Thanks Lisa for sharing both sides of this human experience. Hugs to you both.
Gary - How could she not like you? XOXO
Wood Elf - Thank you for such a lovely comment and for understanding exactly what I was trying to convey. If Bailey were my child, we'd be having a conversation right now about being true to yourself and not trying to impress people who aren't going to value you any way.
Mamoore - Oh, I hear you about the magic squeaky thing. They're like the Holy Grail to dogs. Bailey just disemboweled another toy today in her quest for squeaky thing domination.
Brie - I kept wondering if this woman failed to recognize the efforts of people in her life, too.
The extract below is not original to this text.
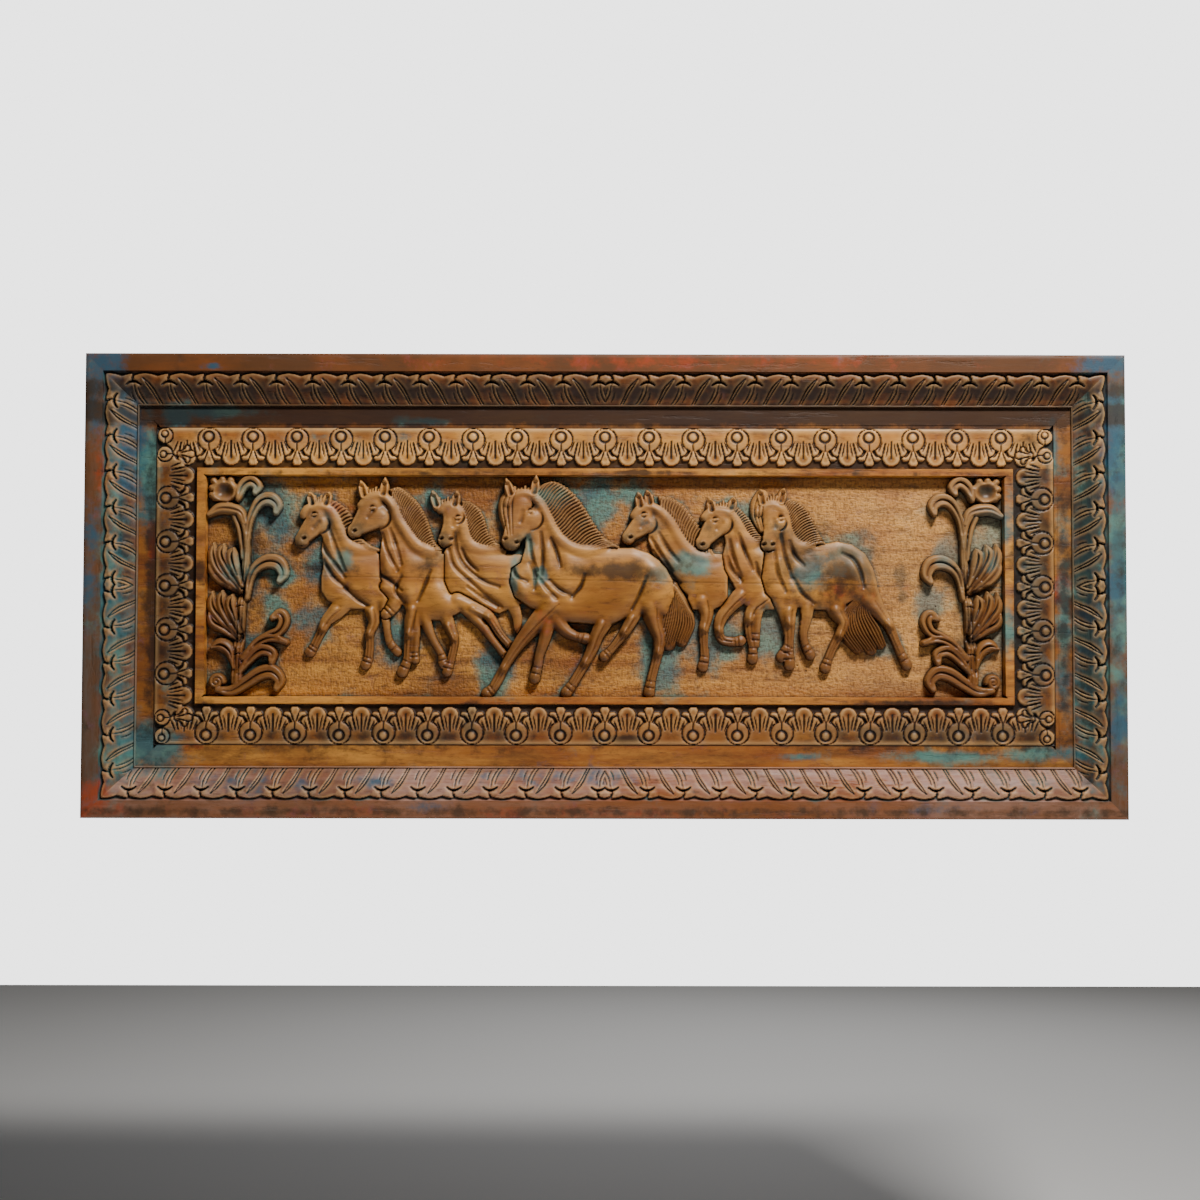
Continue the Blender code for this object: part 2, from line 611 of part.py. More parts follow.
def add_border_repeat(front, start, along_edge, inward, pitch, kind):
    """A disc at the outer edge with a tulip below it, and a fluted fan on its far side."""
    ground = BORDER_GROUND
    top = BORDER_GROUND + BORDER_RELIEF

    def spot(u, v):
        return start[0] + along_edge[0] * u + inward[0] * v, start[1] + along_edge[1] * u + inward[1] * v

    size = DISC_RADIUS if kind in ("plain", "lone") else DISC_RADIUS * CROWDED_DISC
    for radius, depth in ((size, ground + 0.15 * BORDER_RELIEF), (size - DISC_STEP, top)):
        angles = [k * math.pi / 3 for k in range(6)]
        ring = [spot(radius * math.sin(a), DISC_IN - radius * math.cos(a)) for a in angles]
        front.line(ring, depth, closed=True)
    front.point(*spot(0, DISC_IN), top)
    if kind == "corner":
        return
    tulip = ((0.17, 0.66, 1), (0, 0.92, 1), (0.08, 0.76, 0.3), (0, 0.63, 1))
    fan = ((0, 0.17, 0.85), (0, 0.58, 1), (0, 0.9, 1), (0.1, 0.41, 0.3), (0.18, 0.63, 1), (0.25, 0.85, 0))
    shapes = [(0, tulip)] if kind in ("lone", "crowded end") else [(0, tulip), (0.5, fan)]
    for middle, shape in shapes:
        for out, v, rise in shape:
            for u in {middle - out, middle + out}:
                front.point(*spot(u * pitch, v * BORDER_WIDTH), ground + rise * BORDER_RELIEF)


def carved_field():
    sheet = Sheet(SQUARE_STEP)
    carve_scroll(sheet, list)
    carve_scroll(sheet, mirrored)
    for horse in HORSES:
        carve_horse(sheet, horse)
    return sheet


def board_mesh():
    front = Front()
    front.line(rectangle(*BOARD_HALF), BAND_DEPTH, closed=True)
    front.line(rectangle(*BORDER_HALF), BAND_DEPTH, closed=True)
    front.line(rectangle(*(half - SLOPE for half in BORDER_HALF)), BORDER_GROUND, closed=True)
    for repeat in border_repeats():
        add_border_repeat(front, *repeat)
    front.line(rectangle(*(half + SLOPE for half in FILLET_HALF)), BORDER_GROUND, closed=True)
    front.line(rectangle(*FILLET_HALF), FILLET_DEPTH, closed=True)
    front.line(rectangle(*FIELD_HALF), FILLET_DEPTH, closed=True)
    half_x, half_z = (half - SLOPE for half in FIELD_HALF)
    front.line(rectangle(half_x, half_z), FIELD_DEPTH, closed=True)

    sheet = carved_field()
    rows, cols = sheet.height.shape
    square = 2 * half_x / SQUARES_LONG
    for i, j in fit_points(sheet, FIELD_POINTS):
        if 0 < i < cols - 1:
            x = half_x * (2 * i / (cols - 1) - 1)
            z = half_z * (2 * j / (rows - 1) - 1)
            front.point(x, z, FIELD_DEPTH + sheet.height[j, i] * square)

    verts, faces = front.triangles()
    edge = rectangle(*BOARD_HALF)
    tongue = rectangle(*(half + TONGUE_REACH for half in BOARD_HALF))
    loops = [[min(range(len(verts)), key=lambda k: math.dist(verts[k][:2], corner)) for corner in edge]]
    for corners, depth in ((edge, TONGUE_DEPTH), (tongue, TONGUE_DEPTH), (tongue, 0)):
        loops.append(range(len(verts), len(verts) + 4))
        verts += [(x, z, depth) for x, z in corners]
    for a, b in zip(loops, loops[1:]):
        faces += [[a[k - 1], a[k], b[k], b[k - 1]] for k in range(4)]
    faces.append(list(loops[-1]))
    return make_mesh("board", verts, faces)


def moulding_depth(share):
    """Depth of the carved slope at a share of its way from the outer flat to the lip."""
    high = RAIL_DEPTH - LEAF_STEP
    low = LIP_DEPTH - LIP_QUIRK
    fallen = float(np.interp(share, (0, 0.25, 0.55, 0.84, 1), (0, 0.05, 0.3, 0.83, 1)))
    return high - (high - low) * fallen


def rail_mesh(length, leaves):
    """A mitred rail along X; Z runs from its outer edge in to the board."""
    front = Front()
    half = length / 2 - GAP / 2 * math.sqrt(2)
    slope = RAIL_WIDTH - LIP_WIDTH - OUTER_FLAT

    def span(z):
        return half - z

    def across(z, depth):
        front.line([(-span(z), z), (span(z), z)], depth)

    across(0, RAIL_DEPTH - EDGE_BEVEL)
    across(EDGE_BEVEL, RAIL_DEPTH)
    across(RAIL_WIDTH - LIP_WIDTH, LIP_DEPTH - LIP_QUIRK)
    across(RAIL_WIDTH - 0.8 * LIP_WIDTH, LIP_DEPTH)
    across(RAIL_WIDTH, LIP_DEPTH)

    def to_mitres(places):
        """The same places, kept clear of the mitres, with one more on each mitre."""
        kept = [(x, z) for x, z in places if abs(x) < span(z) - LEAF_STEP]
        first, last = kept[0][1], kept[-1][1]
        return [(-span(first), first), *kept, (span(last), last)]

    start = -span(OUTER_FLAT)
    pitch = 2 * span(OUTER_FLAT) / leaves
    scallops = ((0, 0.09), (0.2, -0.03), (0.44, -0.03), (0.64, 0.09), (0.82, -0.01))
    places = [(start + (k + t) * pitch, OUTER_FLAT + slope * (share + 0.02))
              for k in range(leaves) for t, share in scallops]
    front.line(to_mitres(places), RAIL_DEPTH)
    places = [(x, z + 0.035 * slope) for x, z in places]
    foot = to_mitres(places)
    front.line(foot, [moulding_depth((z - OUTER_FLAT) / slope) for _, z in foot])
    crease_foot = ((-0.4, 0.91), (-0.18, 0.66), (0.14, 0.43), (0.34, 0.22))
    crease_brink = ((-0.34, 0.91), (0.4, 0.22))
    eye = 0.26
    for k in range(leaves):
        lean = -1 if k < leaves / 2 else 1
        middle = start + (k + 0.5) * pitch
        front.point(middle + 0.12 * lean * pitch, OUTER_FLAT + eye * slope, moulding_depth(eye) - LEAF_CUT)
        for crease, cut in ((crease_foot, LEAF_CUT), (crease_brink, 0)):
            line = [(middle + lean * t * pitch, OUTER_FLAT + share * slope) for t, share in crease]
            line = [(x, z) for x, z in line if abs(x) < span(z) - LEAF_STEP]
            if len(line) > 1:
                front.line(line, [moulding_depth((z - OUTER_FLAT) / slope) - cut for _, z in line])

    for side in (-1, 1):
        ends = [k for k, (x, z) in enumerate(front.points) if abs(side * x - span(z)) < NEAR]
        ends.sort(key=lambda k: front.points[k][1])
        front.edges += list(zip(ends, ends[1:]))
    verts, faces = front.triangles()

    def chain(test, order):
        """The front's corners on one of its four sides, in order."""
        found = [k for k, (x, z, _) in enumerate(verts) if abs(test(x, z)) < NEAR]
        return sorted(found, key=lambda k: verts[k][order])

    outer = chain(lambda x, z: z, 0)
    inner = chain(lambda x, z: z - RAIL_WIDTH, 0)
    mitres = [chain(lambda x, z: x + span(z), 1), chain(lambda x, z: x - span(z), 1)]
    rebate = RAIL_WIDTH - TONGUE_REACH
    section = ((0, 0), (rebate, 0), (rebate, TONGUE_DEPTH + GAP), (RAIL_WIDTH, TONGUE_DEPTH + GAP))
    left, right = (range(len(verts) + n, len(verts) + n + 4) for n in (0, 4))
    verts += [(side * span(z), z, depth) for side in (-1, 1) for z, depth in section]
    faces += [[*outer, right[0], left[0]], [*inner, right[3], left[3]]]
    for ends, corners in zip(mitres, (left, right)):
        faces.append([*ends, *reversed(corners)])
    faces += [[left[k], right[k], right[k + 1], left[k + 1]] for k in range(3)]
    return make_mesh("rail", verts, faces)


def build():
    for old in list(bpy.data.objects):
        bpy.data.objects.remove(old)
    panel = bpy.data.objects.new("wall_panel", None)
    bpy.context.scene.collection.objects.link(panel)
    board = board_mesh()
    rail = rail_mesh(PANEL_LENGTH, LEAVES_LONG)
    stile = rail_mesh(PANEL_HEIGHT, LEAVES_SHORT)
    for mesh in (board, rail, stile):
        mesh.materials.append(None)
    half_length = PANEL_LENGTH / 2
    half_height = PANEL_HEIGHT / 2
    quarter = math.pi / 2
    golden = wood("golden_brown_wood", (0.42, 0.2, 0.07), 0.5)
    rose = wood("rose_brown_wood", (0.24, 0.13, 0.1), 0.55)
    dark = wood("dark_brown_wood", (0.14, 0.06, 0.03), 0.5)
    blue = wood("blue_stained_wood", (0.13, 0.14, 0.17), 0.55)
    grey = wood("grey_brown_wood", (0.16, 0.12, 0.1), 0.55)
    place("carved_panel", board, golden, panel)
    place("frame_rail_bottom", rail, rose, panel, (0, 0, -half_height))
    place("frame_rail_top", rail, dark, panel, (0, 0, half_height), 2 * quarter)
    place("frame_stile_left", stile, blue, panel, (-half_length, 0, 0), quarter)
    place("frame_stile_right", stile, grey, panel, (half_length, 0, 0), -quarter)


if __name__ == "__main__":
    build()
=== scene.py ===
"""A wall panel of carved and stained wood, dressed over its solids.

Seven horses gallop between two flowering scrolls in a sunk field, round which run a carved border, a flat
band and a mitred frame with a leaf moulding. Each carved surface is worked out as a relief: heights over a
fine, regular sheet, built up from limbs, bodies, pressed hollows and cut lines, and then turned into faces.
Places on the figures are in drawing squares of about 1.76 mm, counted from the bottom left corner of the sunk
field, and so are their heights above it. Everything else is in metres: +Z is up, the front looks towards -Y,
and the origin is the middle of the back.
"""
import math
from functools import lru_cache

import bpy
import numpy as np
from bpy.props import FloatProperty, FloatVectorProperty, IntProperty, PointerProperty
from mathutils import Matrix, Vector


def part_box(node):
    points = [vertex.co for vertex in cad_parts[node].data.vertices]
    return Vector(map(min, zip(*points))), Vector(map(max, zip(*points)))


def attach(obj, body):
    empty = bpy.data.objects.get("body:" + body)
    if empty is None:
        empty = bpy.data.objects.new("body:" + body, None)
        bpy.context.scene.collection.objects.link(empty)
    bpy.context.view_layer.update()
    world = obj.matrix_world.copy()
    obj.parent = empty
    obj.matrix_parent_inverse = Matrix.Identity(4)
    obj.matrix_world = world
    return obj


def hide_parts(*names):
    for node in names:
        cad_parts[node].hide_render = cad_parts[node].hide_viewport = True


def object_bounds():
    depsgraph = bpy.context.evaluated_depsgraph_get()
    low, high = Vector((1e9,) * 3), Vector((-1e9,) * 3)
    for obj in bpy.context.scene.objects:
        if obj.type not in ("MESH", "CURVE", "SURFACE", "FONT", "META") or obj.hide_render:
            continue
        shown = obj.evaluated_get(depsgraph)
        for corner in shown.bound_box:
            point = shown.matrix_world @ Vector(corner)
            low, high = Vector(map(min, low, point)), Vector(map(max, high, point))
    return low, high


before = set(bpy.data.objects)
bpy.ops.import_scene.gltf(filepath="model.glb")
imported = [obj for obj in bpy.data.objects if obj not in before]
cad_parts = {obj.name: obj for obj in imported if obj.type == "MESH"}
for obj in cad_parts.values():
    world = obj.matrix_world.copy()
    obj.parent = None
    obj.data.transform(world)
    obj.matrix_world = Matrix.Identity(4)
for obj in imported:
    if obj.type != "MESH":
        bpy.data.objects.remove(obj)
CAD_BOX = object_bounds()

bl_info = {
    "name": "Carved Horse Panel",
    "version": (1, 0, 0),
    "blender": (4, 5, 0),
    "location": "View3D > Sidebar > Carved Panel",
    "description": "Carves and stains a wall panel with seven horses in relief",
    "category": "Object",
}

# the solids that the frame gives
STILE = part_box("frame_stile_left")
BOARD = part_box("carved_panel")
HALF_LENGTH = CAD_BOX[1][0]
HALF_HEIGHT = CAD_BOX[1][2]
RAIL_DEPTH = -CAD_BOX[0][1]
RAIL_WIDTH = STILE[1].x - STILE[0].x
GAP = 0.0003

# plain strips and the frame's hidden rebate
STRIP_STEP = 0.006
WORN_LIP = 0.006
WORN_DEPTH = 0.0008
EDGE_BEVEL = 0.003
REBATE_WIDTH = 0.0083
REBATE_DEPTH = 0.0223

# drawing squares
SQUARES_LONG = 801
SQUARES_HIGH = 225
STEEP = 6
BURIED = -1.0
FAR = 1e3


# Curves
def curve(points, per_span=5):
    """Smooth curve through the points; any further columns are carried along."""
    p = np.asarray(points, float)
    if len(p) < 3:
        return p
    before = np.vstack([2 * p[0] - p[1], p[:-1]])[:-1]
    after = np.vstack([p[1:], 2 * p[-1] - p[-2]])[1:]
    start, end = p[:-1], p[1:]
    rows = []
    for t in np.arange(per_span) / per_span:
        bend = (2 * before - 5 * start + 4 * end - after) * t**2
        turn = (3 * start - before - 3 * end + after) * t**3
        rows.append(0.5 * (2 * start + (end - before) * t + bend + turn))
    return np.vstack([np.stack(rows, 1).reshape(-1, p.shape[1]), p[-1:]])


def at(points, t):
    """Place on a line of points at the fraction t of its length."""
    p = np.asarray(points, float)
    run = np.concatenate([[0], np.cumsum(np.hypot(*np.diff(p[:, :2], axis=0).T))])
    return np.array([np.interp(t * run[-1], run, column) for column in p.T])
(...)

She had that type of self-absorbed demeanor.
PS Please tell The Dog it's okay to lick my toes any time.
Faith - Thanks! You can never have too many friends according to Bailey. :)
Dragonlady - Thank you for stopping by. Please let me know when you put up your post about Jeffrey. Dogs help us remember all of the good that there is in the world and enable us to overlook the bad so much better.
Julie - Thanks for stopping by to read about Bailey's unrequited love. We took her camping with us this weekend and she found plenty of people to love who loved her back.